For the past three years, UNC gave students three application options -- an October deadline for binding early decision, a November deadline for non-binding early action and a January deadline for regular decision -- but decided in the end that the problems with early decision outweighed the benefits.

"We ran a program as responsibly as you could," Lucido said, noting that the university accepted less than a quarter of its incoming classes early, imposed deferential acceptance standards and gave financial aid estimates to early applicants.

Now, the school has decided to offer only regular decision and non-binding early notification, in which acceptance letters are sent in January and commitments are not due until May. The UNC early notification is similar to the early action system used by Harvard University and the Massachusetts Institute of Technology.

"It's in our students' best interests and ultimately in our best interest," Lucido said. "E.D. serves the interest of the college more than it serves that of the student."

UNC is not alone in its re-evaluation of early decision. Lately, the program has come under much scrutiny, as the number of early applications has risen drastically over the past several years and many universities admit an increasingly higher percentage of their freshman class early.

Some, including Penn, have filled nearly half of their freshman class by January.

Yale University President Richard Levin criticized binding early decision several months ago, saying that it would be good for the Ivy League to jointly abandon the process. However, there is no indication that this group effort will ever occur, and even Yale has yet to drop its own early decision program.

Levin recently met with a Justice Department official to discuss whether such collective action would violate antitrust laws, The Yale Daily News reported on May 6.

President Judith Rodin said that the issue of early decision will be discussed at the June meeting of the Ivy League presidents and that Penn must examine its own data before it even considers abolishing the program.

"Personally, I think that focusing on early decision as the full source of the stress that high school students feel during the application process is not necessary," Rodin said. "The whole process in itself is stressful."

Penn Admissions Dean Lee Stetson said that the University, which has offered early decision for about 40 years and currently accepts between 40 and 50 percent of its incoming classes early, has no plans to drop the program at this time.

"We're going to continue to analyze the effectiveness of early decision," Stetson said, explaining that the University may look into cutting back the number of early applicants accepted and encouraging more minority and low-income students to apply through early decision. "We're examining the situation, but we're not doing it in reaction to UNC's announcement."

Stetson added that while Penn sees a slightly less diverse applicant pool during early decision, the admissions office makes up for it during its regular application period, in which Penn makes 70 percent of its offers.

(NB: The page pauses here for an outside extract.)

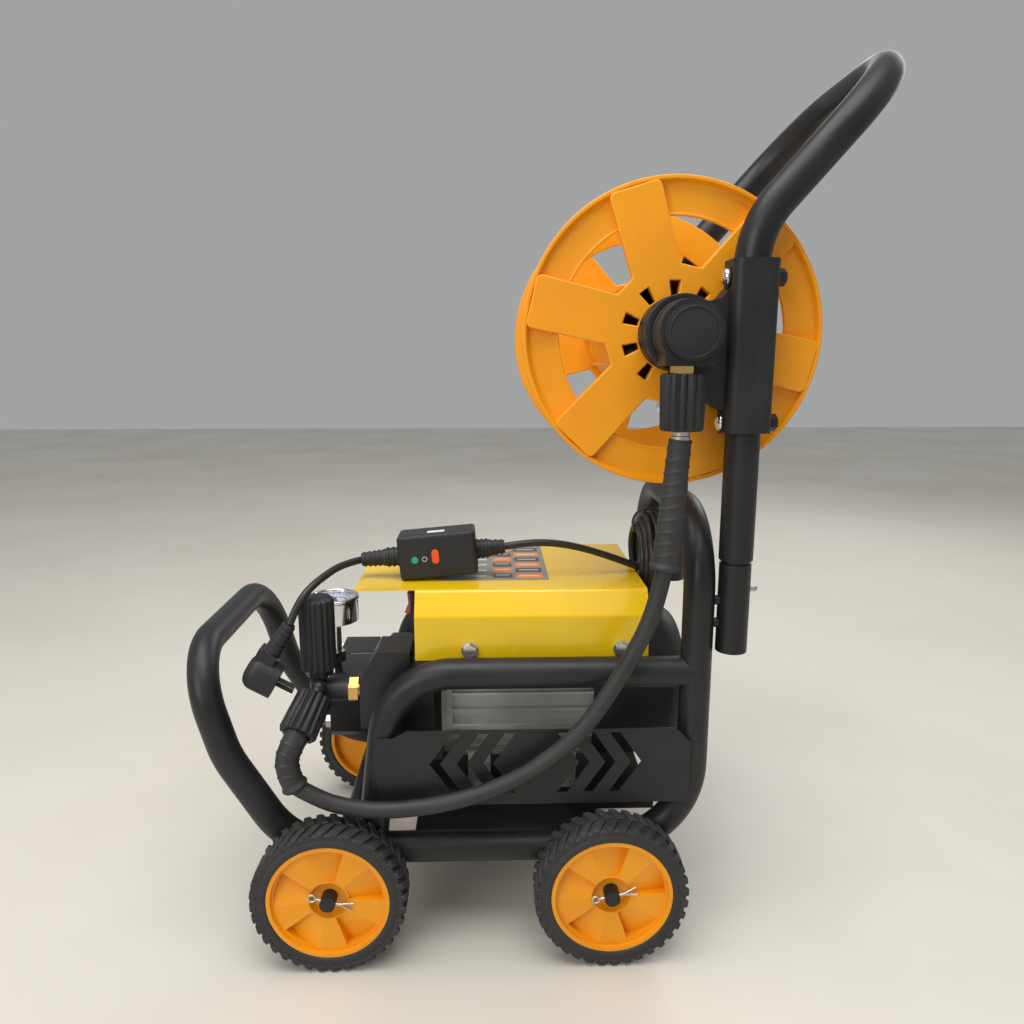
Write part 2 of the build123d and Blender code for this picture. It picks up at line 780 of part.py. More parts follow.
def stator_core():
    bore = stator_bore
    core = ring(on_axis(core_front_x), on_axis(core_rear_x), housing_bore - seat_gap, bore)
    for low, high in ((core_front_x - 14, core_front_x + 1), (core_rear_x - 1, core_rear_x + 14)):
        core += ring(on_axis(low), on_axis(high), housing_bore - 8, bore + 4)
    parts["stator_core"] = core


def rotor():
    body = rod(on_axis(swash_x - 4), on_axis(fan_x + 26), shaft_radius)
    body += rod(on_axis(core_front_x), on_axis(core_rear_x), stator_bore - 0.6)
    disc = Pos(swash_x, 0, motor_z) * Rot(Y=90 + swash_tilt) * Cylinder(38, 14)
    parts["rotor"] = body + disc


def cooling_fan():
    hub_bore = shaft_radius + seat_gap
    body = ring(on_axis(fan_x), on_axis(fan_x + 24), 20, hub_bore)
    body += ring(on_axis(fan_x), on_axis(fan_x + 2.5), fan_radius, hub_bore)
    for blade in range(fan_blades):
        turn = Pos(fan_x + 12, 0, motor_z) * Rot(X=blade * 360 / fan_blades) * Pos(0, 0, 46)
        body += turn * Box(22, 2.5, 54)
    parts["cooling_fan"] = body


# ---- pump ----


def plunger_places():
    return [(plunger_circle * cos(radians(a)), plunger_circle * sin(radians(a))) for a in (90, 210, 330)]


def pump():
    low = (crankcase_front_x, -crankcase_half_width, crankcase_low_z)
    rear_x = housing_front_x - bell_thickness - seat_gap
    case = block(low, (rear_x, crankcase_half_width, crankcase_high_z))
    case = chamfer(case.edges().filter_by(Axis.Y).sort_by(Axis.X)[:2], 14)
    front, near = crankcase_front_x, bypass_block_y[0]
    side = make_face(Polyline(
        (front, bypass_block_low_z), (front, 286), (front + 19, bypass_block_high_z),
        (bypass_block_rear_x, bypass_block_high_z), (bypass_block_rear_x, 300), (-40, 300),
        (-40, bypass_block_low_z), close=True,
    ))
    case += Pos(0, bypass_block_y[1], 0) * extrude(Plane.XZ * side, bypass_block_y[1] - near)
    case -= rod(on_axis(crankcase_front_x + crankcase_wall), on_axis(rear_x + 1), 54)
    back = pump_head_front_x + 10
    head = block((pump_head_front_x, -pump_head_half_width, pump_head_low_z),
                 (crankcase_front_x - seat_gap, pump_head_half_width, pump_head_high_z))
    head = chamfer(head.edges().filter_by(Axis.X), 8)
    plungers = []
    for y, z in plunger_places():
        case -= rod(on_axis(crankcase_front_x - 1, y, z), on_axis(crankcase_front_x + 30, y, z),
                    plunger_radius + clearance)
        head -= rod(on_axis(back, y, z), on_axis(crankcase_front_x + 1, y, z), plunger_radius + clearance)
        plungers.append(rod(on_axis(back + 4, y, z), on_axis(swash_x - 20, y, z), plunger_radius))
    for y in (-head_bolt_y, head_bolt_y):
        for z in (pump_head_low_z + 14, pump_head_high_z - 14):
            bolt_start = (pump_head_front_x - 1, y, z)
            head -= rod(bolt_start, (pump_head_front_x + 32, y, z), bolt_radius + clearance)
    head -= gauge_stem_hole()
    parts["pump_crankcase"] = case
    parts["pump_head"] = head
    parts["pump_plungers"] = group(*plungers)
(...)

Many skeptics argue that schools hold onto their early decision programs to keep up their yield, or the number of accepted students who actually matriculate, as high yield rates equal top spots in the annual U.S. News and World Report college rankings list. But Lucido said that he does not predict a change in UNC's yield rate in the wake of the decision, and that the choice to drop early decision is determined by more than mere numbers.

"I like to compare it to nuclear disarmament -- one country won't give up their weapons unless all the other countries do," Lucido said. "That's a little dramatic, of course, but to many schools, dropping E.D. doesn't seem like a good decision because there is so much competition."

Lucido said that the abolishment of early decision will not affect the number of UNC's acceptances, but he foresees a greater number of early applicants.

In the meantime, many universities are taking a second look at their early decision processes. But the choice to do away with the practice may not be a solution for everyone.

"There might be some sporadic announcements," Stetson said, mentioning that Beloit College, a small liberal arts school in Wisconsin, recently annulled its early decision program as well. "But it will depend upon the school's own particular situation, not a philosophical decision about early decision itself."